**WHAT TO DO**
Which lines run from the first one up to and including the one with "flash_back, flash_front, lit_acrylic)"? Print exactly those.

**EXTRACTED RECORDS**
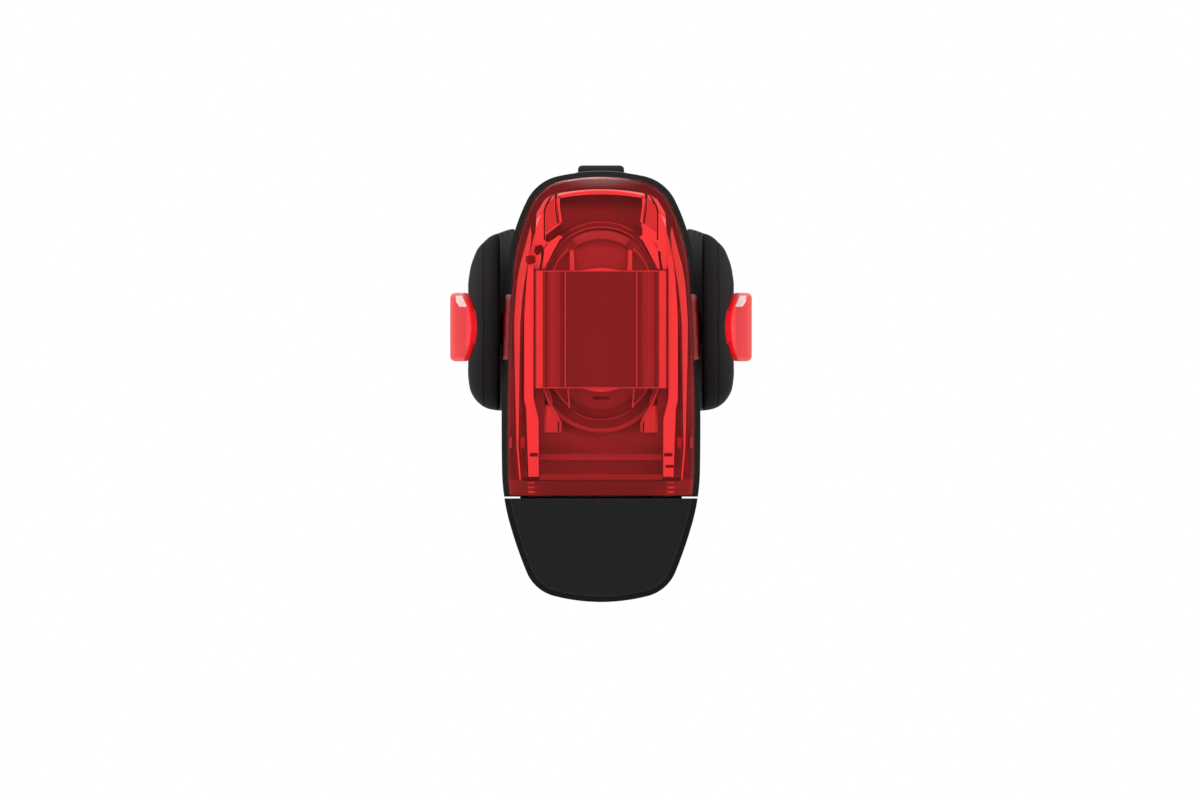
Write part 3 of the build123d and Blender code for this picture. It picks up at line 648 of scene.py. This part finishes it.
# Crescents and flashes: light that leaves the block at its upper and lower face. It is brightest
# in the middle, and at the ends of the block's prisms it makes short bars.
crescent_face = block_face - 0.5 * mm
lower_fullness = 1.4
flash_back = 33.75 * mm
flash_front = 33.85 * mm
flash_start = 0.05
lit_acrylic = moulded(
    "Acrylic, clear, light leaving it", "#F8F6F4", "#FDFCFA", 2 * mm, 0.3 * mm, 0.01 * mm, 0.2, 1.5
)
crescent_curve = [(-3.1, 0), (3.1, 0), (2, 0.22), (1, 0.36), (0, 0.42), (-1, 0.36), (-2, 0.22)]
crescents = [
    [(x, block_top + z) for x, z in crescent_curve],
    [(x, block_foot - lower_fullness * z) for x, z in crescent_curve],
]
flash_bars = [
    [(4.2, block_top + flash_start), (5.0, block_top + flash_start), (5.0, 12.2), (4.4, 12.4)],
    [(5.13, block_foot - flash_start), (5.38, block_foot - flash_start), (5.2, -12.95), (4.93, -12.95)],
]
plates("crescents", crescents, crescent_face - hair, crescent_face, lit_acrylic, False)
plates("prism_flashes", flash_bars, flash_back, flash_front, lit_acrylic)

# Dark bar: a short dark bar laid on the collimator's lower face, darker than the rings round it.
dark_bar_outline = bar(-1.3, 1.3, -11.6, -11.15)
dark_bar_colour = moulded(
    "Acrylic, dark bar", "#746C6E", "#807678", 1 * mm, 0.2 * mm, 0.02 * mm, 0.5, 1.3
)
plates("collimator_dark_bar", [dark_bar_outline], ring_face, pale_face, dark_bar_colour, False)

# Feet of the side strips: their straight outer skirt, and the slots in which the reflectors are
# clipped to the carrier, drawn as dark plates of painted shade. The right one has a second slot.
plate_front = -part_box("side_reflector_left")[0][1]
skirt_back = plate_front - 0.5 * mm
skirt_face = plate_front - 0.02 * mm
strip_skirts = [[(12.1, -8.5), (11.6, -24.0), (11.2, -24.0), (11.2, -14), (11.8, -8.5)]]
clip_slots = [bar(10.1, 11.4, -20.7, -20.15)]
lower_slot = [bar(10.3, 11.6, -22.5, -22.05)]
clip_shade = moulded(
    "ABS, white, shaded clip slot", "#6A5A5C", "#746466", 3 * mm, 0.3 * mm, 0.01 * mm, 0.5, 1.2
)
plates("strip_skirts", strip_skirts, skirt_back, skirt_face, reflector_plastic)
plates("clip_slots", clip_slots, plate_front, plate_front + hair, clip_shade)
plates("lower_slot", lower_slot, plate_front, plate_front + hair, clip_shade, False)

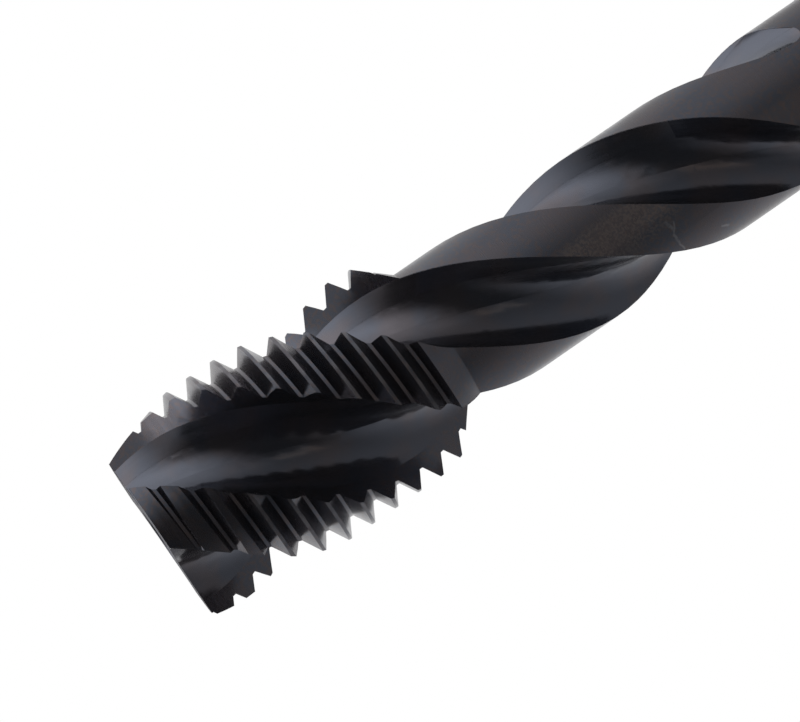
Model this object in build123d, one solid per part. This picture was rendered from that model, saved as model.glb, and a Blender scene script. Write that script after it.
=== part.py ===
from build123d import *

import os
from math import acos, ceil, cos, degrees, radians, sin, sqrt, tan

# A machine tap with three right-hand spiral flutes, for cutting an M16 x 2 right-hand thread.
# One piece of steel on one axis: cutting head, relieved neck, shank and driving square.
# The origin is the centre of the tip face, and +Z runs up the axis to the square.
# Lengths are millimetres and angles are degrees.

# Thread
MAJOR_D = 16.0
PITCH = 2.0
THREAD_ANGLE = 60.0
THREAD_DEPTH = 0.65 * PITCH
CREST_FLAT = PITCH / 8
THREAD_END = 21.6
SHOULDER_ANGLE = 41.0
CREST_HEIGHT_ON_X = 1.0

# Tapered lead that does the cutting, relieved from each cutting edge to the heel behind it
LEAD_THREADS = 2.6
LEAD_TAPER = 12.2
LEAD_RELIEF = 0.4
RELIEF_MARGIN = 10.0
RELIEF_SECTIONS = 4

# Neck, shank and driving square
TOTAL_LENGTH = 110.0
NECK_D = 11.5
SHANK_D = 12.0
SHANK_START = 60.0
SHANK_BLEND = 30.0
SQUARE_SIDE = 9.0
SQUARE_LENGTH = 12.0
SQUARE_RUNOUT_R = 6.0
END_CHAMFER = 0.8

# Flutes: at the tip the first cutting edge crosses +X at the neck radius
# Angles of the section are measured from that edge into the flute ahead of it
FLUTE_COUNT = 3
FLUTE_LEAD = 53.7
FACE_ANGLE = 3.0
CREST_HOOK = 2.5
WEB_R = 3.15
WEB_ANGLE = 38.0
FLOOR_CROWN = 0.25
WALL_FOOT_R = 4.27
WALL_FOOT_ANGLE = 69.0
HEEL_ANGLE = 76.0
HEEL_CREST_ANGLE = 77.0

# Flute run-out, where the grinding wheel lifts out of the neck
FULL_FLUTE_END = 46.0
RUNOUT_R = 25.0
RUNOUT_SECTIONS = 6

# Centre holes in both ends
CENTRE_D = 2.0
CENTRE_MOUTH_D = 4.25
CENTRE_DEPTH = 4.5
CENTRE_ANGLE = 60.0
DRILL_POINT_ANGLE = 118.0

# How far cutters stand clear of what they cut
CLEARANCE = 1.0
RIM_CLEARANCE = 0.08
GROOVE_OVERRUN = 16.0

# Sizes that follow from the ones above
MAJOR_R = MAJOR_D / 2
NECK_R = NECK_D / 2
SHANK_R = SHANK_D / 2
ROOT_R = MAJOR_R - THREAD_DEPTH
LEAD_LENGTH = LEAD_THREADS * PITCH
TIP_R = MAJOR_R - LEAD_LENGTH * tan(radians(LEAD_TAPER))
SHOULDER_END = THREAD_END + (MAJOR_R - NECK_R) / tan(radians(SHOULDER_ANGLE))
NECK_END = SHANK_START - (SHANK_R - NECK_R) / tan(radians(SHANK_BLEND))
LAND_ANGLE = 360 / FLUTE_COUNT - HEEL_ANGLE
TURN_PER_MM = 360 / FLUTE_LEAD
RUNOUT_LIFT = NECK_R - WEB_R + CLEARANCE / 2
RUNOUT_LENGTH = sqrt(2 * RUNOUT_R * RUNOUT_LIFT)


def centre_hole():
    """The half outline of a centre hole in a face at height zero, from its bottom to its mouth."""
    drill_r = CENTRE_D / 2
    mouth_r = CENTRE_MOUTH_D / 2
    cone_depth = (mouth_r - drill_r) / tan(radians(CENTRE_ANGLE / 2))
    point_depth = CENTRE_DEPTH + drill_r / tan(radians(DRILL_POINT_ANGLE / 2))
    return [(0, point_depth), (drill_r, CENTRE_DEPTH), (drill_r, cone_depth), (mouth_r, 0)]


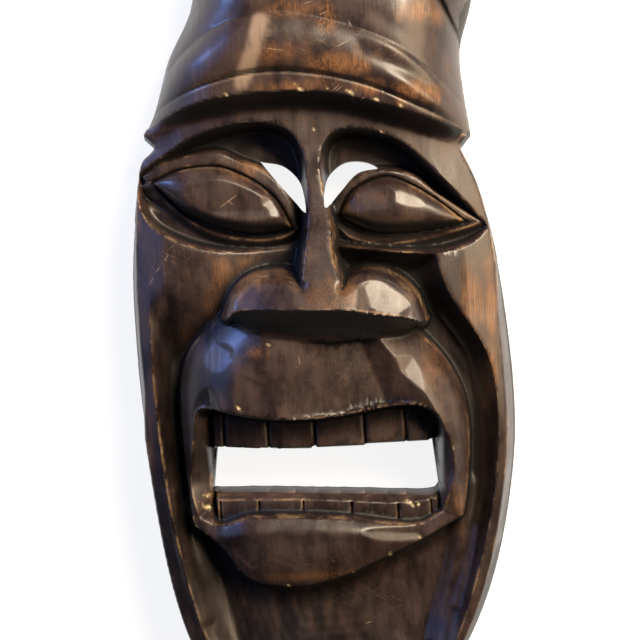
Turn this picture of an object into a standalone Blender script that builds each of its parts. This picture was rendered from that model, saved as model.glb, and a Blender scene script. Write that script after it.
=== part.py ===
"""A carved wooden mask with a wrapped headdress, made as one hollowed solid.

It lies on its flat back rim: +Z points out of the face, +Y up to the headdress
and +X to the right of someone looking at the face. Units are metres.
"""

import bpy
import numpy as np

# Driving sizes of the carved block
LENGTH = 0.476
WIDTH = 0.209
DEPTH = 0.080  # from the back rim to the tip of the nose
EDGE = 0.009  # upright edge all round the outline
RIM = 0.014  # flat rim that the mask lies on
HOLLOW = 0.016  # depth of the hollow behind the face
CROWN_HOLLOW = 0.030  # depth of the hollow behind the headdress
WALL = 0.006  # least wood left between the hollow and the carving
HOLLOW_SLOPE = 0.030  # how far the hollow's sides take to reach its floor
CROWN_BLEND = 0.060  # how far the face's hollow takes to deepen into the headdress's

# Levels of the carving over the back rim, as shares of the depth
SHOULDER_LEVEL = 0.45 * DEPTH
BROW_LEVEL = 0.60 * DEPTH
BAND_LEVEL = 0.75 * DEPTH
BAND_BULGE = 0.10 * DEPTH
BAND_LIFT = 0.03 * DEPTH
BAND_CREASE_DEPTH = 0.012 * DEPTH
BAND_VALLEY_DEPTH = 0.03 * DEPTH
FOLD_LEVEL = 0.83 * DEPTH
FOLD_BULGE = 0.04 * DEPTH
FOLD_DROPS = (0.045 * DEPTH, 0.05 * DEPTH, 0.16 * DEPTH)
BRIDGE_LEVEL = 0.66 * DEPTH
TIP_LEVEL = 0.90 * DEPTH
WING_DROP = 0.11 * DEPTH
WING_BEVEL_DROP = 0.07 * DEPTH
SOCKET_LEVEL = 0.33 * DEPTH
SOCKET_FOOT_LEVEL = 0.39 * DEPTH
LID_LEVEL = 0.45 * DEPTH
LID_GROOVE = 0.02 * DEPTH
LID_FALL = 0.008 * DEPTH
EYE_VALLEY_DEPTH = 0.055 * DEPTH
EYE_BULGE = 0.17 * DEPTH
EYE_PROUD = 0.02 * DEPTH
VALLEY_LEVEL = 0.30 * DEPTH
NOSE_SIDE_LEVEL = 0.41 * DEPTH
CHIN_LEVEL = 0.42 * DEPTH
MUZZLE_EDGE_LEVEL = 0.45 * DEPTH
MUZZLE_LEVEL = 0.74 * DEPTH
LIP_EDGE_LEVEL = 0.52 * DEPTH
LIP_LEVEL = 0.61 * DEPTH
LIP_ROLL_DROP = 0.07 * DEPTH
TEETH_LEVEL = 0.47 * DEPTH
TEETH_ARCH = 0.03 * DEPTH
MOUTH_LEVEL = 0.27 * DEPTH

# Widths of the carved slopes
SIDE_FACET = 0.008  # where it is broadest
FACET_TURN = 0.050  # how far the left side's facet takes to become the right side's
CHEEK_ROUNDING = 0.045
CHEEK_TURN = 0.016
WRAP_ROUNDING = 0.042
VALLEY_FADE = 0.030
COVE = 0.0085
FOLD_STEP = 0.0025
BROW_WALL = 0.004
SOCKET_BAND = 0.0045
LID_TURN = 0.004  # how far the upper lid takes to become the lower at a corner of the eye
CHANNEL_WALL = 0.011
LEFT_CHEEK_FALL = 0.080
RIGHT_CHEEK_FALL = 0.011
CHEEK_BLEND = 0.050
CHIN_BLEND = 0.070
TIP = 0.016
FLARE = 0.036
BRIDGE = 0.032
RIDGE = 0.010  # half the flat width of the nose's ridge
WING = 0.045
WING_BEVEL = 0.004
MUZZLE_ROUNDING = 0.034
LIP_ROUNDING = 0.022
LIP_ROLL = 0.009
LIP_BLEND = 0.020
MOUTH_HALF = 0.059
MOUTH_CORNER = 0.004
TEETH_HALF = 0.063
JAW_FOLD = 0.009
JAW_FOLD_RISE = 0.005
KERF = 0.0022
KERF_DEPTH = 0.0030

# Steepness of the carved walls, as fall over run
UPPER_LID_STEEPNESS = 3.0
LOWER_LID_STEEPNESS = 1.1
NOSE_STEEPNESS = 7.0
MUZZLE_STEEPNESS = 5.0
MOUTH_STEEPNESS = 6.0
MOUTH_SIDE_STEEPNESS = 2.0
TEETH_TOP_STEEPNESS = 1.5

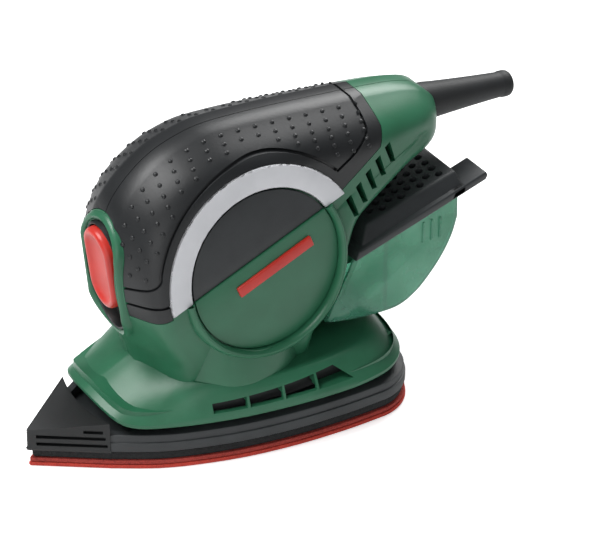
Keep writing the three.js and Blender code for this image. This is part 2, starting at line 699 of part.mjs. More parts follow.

**FULL SOLUTION**
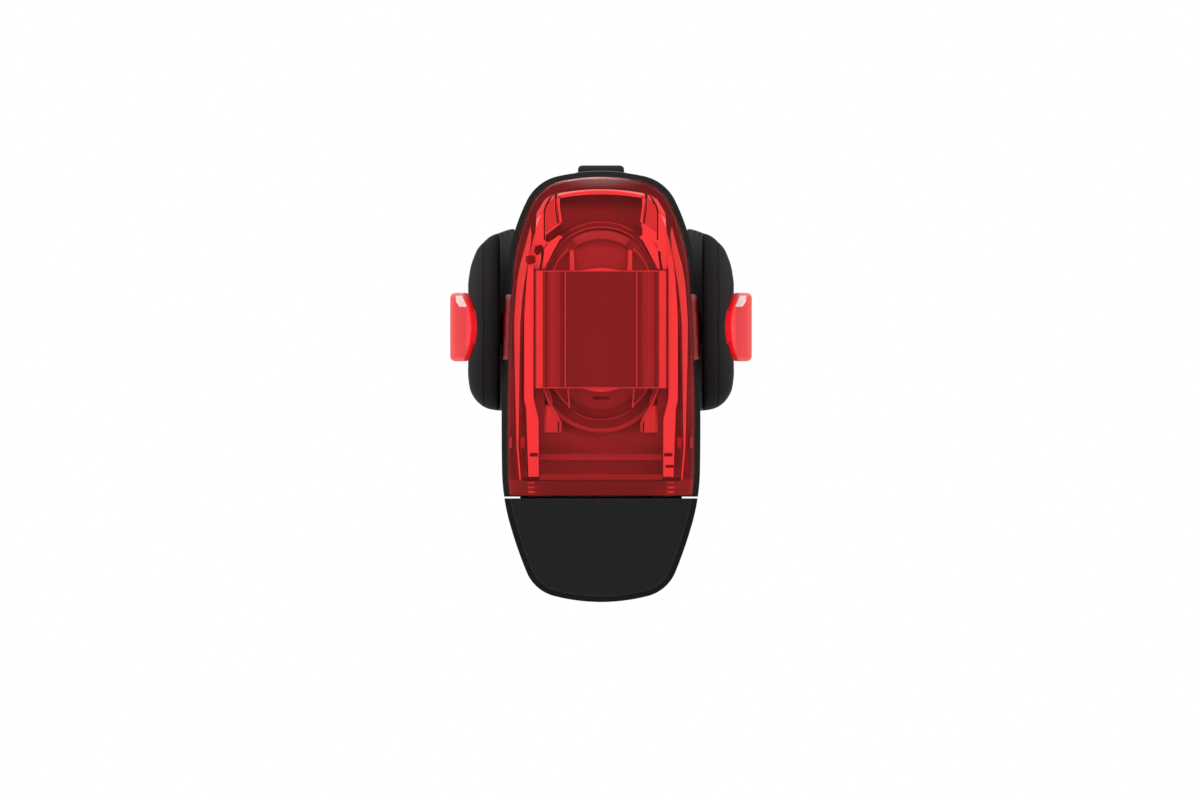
Write part 3 of the build123d and Blender code for this picture. It picks up at line 648 of scene.py. This part finishes it.
# Crescents and flashes: light that leaves the block at its upper and lower face. It is brightest
# in the middle, and at the ends of the block's prisms it makes short bars.
crescent_face = block_face - 0.5 * mm
lower_fullness = 1.4
flash_back = 33.75 * mm
flash_front = 33.85 * mm
flash_start = 0.05
lit_acrylic = moulded(
    "Acrylic, clear, light leaving it", "#F8F6F4", "#FDFCFA", 2 * mm, 0.3 * mm, 0.01 * mm, 0.2, 1.5
)
crescent_curve = [(-3.1, 0), (3.1, 0), (2, 0.22), (1, 0.36), (0, 0.42), (-1, 0.36), (-2, 0.22)]
crescents = [
    [(x, block_top + z) for x, z in crescent_curve],
    [(x, block_foot - lower_fullness * z) for x, z in crescent_curve],
]
flash_bars = [
    [(4.2, block_top + flash_start), (5.0, block_top + flash_start), (5.0, 12.2), (4.4, 12.4)],
    [(5.13, block_foot - flash_start), (5.38, block_foot - flash_start), (5.2, -12.95), (4.93, -12.95)],
]
plates("crescents", crescents, crescent_face - hair, crescent_face, lit_acrylic, False)
plates("prism_flashes", flash_bars, flash_back, flash_front, lit_acrylic)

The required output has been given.